Harker was watching us all very closely.

“You witnessed what she did at Storm Castle, draining the Venom from Basanti. Surviving it. You must have already realized what it meant,” Nero said.

“Yes.” Harker looked at me. “You can wield both light and dark magic.”

Some considered that a magical impossibility. The gods would call it blasphemy.

“What are you going to do about it?” I asked him. “Wait, no. Don’t answer that. I’m not sure I can believe the answer.”

“I never meant to hurt you, Leda. I would never do that.” His eyes darted to Nero. “Are you going to put that in your report?”

No.”

“This is remarkable.” Nerissa held up a vial of sparkling liquid.

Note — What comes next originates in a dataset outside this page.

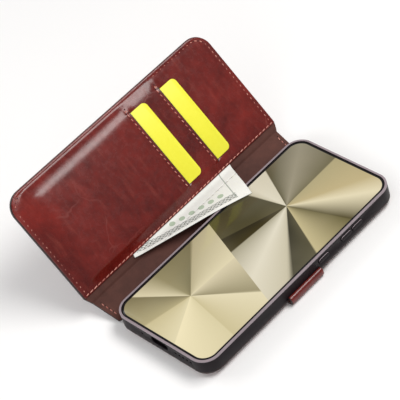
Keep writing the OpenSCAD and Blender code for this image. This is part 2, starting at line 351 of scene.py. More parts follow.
def cloud(tree, vector, scale, detail=2.0, rough=0.5, warp=0.0):
    node = addNode(tree, "ShaderNodeTexNoise")
    fill(tree, node.inputs["Vector"], vector)
    node.inputs["Scale"].default_value = scale
    node.inputs["Detail"].default_value = detail
    node.inputs["Roughness"].default_value = rough
    node.inputs["Distortion"].default_value = warp
    return node.outputs["Fac"]


def cells(tree, vector, feature):
    node = addNode(tree, "ShaderNodeTexVoronoi", feature=feature)
    fill(tree, node.inputs["Vector"], vector)
    node.inputs["Scale"].default_value = 1.0
    return node.outputs["Distance"]


def placed(tree, vector, turn, size):
    node = addNode(tree, "ShaderNodeMapping")
    fill(tree, node.inputs["Vector"], vector)
    node.inputs["Rotation"].default_value = turn
    node.inputs["Scale"].default_value = size
    return node.outputs["Vector"]


def scaledBy(tree, vector, scale):
    node = addNode(tree, "ShaderNodeVectorMath", operation="SCALE")
    tree.links.new(vector, node.inputs[0])
    tree.links.new(scale, node.inputs["Scale"])
    return node.outputs[0]


def effect(name, inputs, outputs):
    group = bpy.data.node_groups.new(name, "ShaderNodeTree")
    for label, kind, value in inputs:
        socket = group.interface.new_socket(label, in_out="INPUT", socket_type=kind)
        if value is not None:
            socket.default_value = value
    for label, kind in outputs:
        group.interface.new_socket(label, in_out="OUTPUT", socket_type=kind)
    start = group.nodes.new("NodeGroupInput")
    end = group.nodes.new("NodeGroupOutput")
    return group, start.outputs, end.inputs


vectorKind, floatKind, colourKind = "NodeSocketVector", "NodeSocketFloat", "NodeSocketColor"


def makeMottle():
    # slow and fast drifts between two colours, as in a waxed hide
    group, given, out = effect(
        "mottle",
        [("Vector", vectorKind, None), ("Dark", colourKind, None), ("Light", colourKind, None),
         ("Scale", floatKind, 40.0), ("Contrast", floatKind, 0.5)],
        [("Color", colourKind), ("Fac", floatKind)],
    )
    scaled = scaledBy(group, given["Vector"], given["Scale"])
    slow = cloud(group, scaled, 1.0, 3.0, 0.55, 0.6)
    fast = cloud(group, scaled, 6.5, 5.0, 0.62, 0.3)
    both = sums(group, "ADD", sums(group, "MULTIPLY", slow, 0.62), sums(group, "MULTIPLY", fast, 0.38))
    centred = sums(group, "SUBTRACT", both, 0.5)
    share = sums(group, "MULTIPLY_ADD", centred, sums(group, "MULTIPLY", given["Contrast"], 5.0), 0.5, True)
    fill(group, out["Color"], mixed(group, share, given["Dark"], given["Light"]))
    fill(group, out["Fac"], share)
    return group


def makeGrain():
    # fine pebbled hide with short hairline creases
    group, given, out = effect(
        "hideGrain",
        [("Vector", vectorKind, None), ("Pebbles", floatKind, 1300.0), ("Creases", floatKind, 55.0)],
        [("Height", floatKind), ("Crease", floatKind)],
    )
    scaled = scaledBy(group, given["Vector"], given["Pebbles"])
    pebbles = cells(group, scaled, "SMOOTH_F1")
    fuzz = cloud(group, scaled, 0.35, 4.0, 0.6)
    # creases wander, so the place they are read from is pushed about first
    warp = addNode(group, "ShaderNodeTexNoise")
    group.links.new(given["Vector"], warp.inputs["Vector"])
    warp.inputs["Scale"].default_value = 45
    warp.inputs["Detail"].default_value = 3
    pushed = addNode(group, "ShaderNodeVectorMath", operation="MULTIPLY_ADD")
    group.links.new(warp.outputs["Color"], pushed.inputs[0])
    pushed.inputs[1].default_value = (0.02, 0.02, 0.02)
    group.links.new(given["Vector"], pushed.inputs[2])
    web = cells(group, scaledBy(group, pushed.outputs[0], given["Creases"]), "DISTANCE_TO_EDGE")
    lines = spread(group, web, 0.0, 0.022, 1.0, 0.0)
    patches = spread(group, cloud(group, given["Vector"], 32, 2.0), 0.52, 0.66)
    crease = sums(group, "MULTIPLY", lines, patches)
    body = sums(group, "ADD", sums(group, "MULTIPLY", pebbles, 0.55), sums(group, "MULTIPLY", fuzz, 0.45))
    fill(group, out["Height"], sums(group, "SUBTRACT", body, sums(group, "MULTIPLY", crease, 0.5)))
    fill(group, out["Crease"], crease)
    return group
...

It looked like carbonated water. “I’ve used Leda’s magic to create something that will hold off the effects of the contagion, at least until her magic breaks down inside the potion. The dark and light mix does a marvelous job of confusing Angel Fever, making it unable to connect.”

“So I’m immune?” I asked her.

“Yes. If only my potion made other people immune too. It’s not a cure, but it is a temporary fix. The true cure to the condition is Nectar, but that cure would kill the infected person.” She injected a dose of the potion into her own arm. “But my potion will buy us time to find a true cure.”

“How long?” Harker asked.

“A few hours at most.”

Which meant we had very little time.

Bella ran into the lab. “Leda,” she said, breathless.

“Bella, great timing,” I replied. “We have something that might hold off the Angel Fever. At least for a little while. Bring the supernatural leaders here so we can inoculate them.”

“Stash, half the elementals, and Heather, Constantine Wildman’s other aide, just jumped through the ballroom’s windows,” she said.

“They’re infected?”

She nodded.

“We have to get them back before they spread the infection,” I told everyone.

“It’s too late for that, Leda.”

“What do you mean?” I asked her.

“Come with me and see for yourselves.”

We followed her upstairs, onto the big tiled terrace on the roof. From here, we had a pretty good view of the city. Supernaturals had flooded the streets, running faster than a train, streaming like a river out of the city. And they were all heading toward the Black Plains.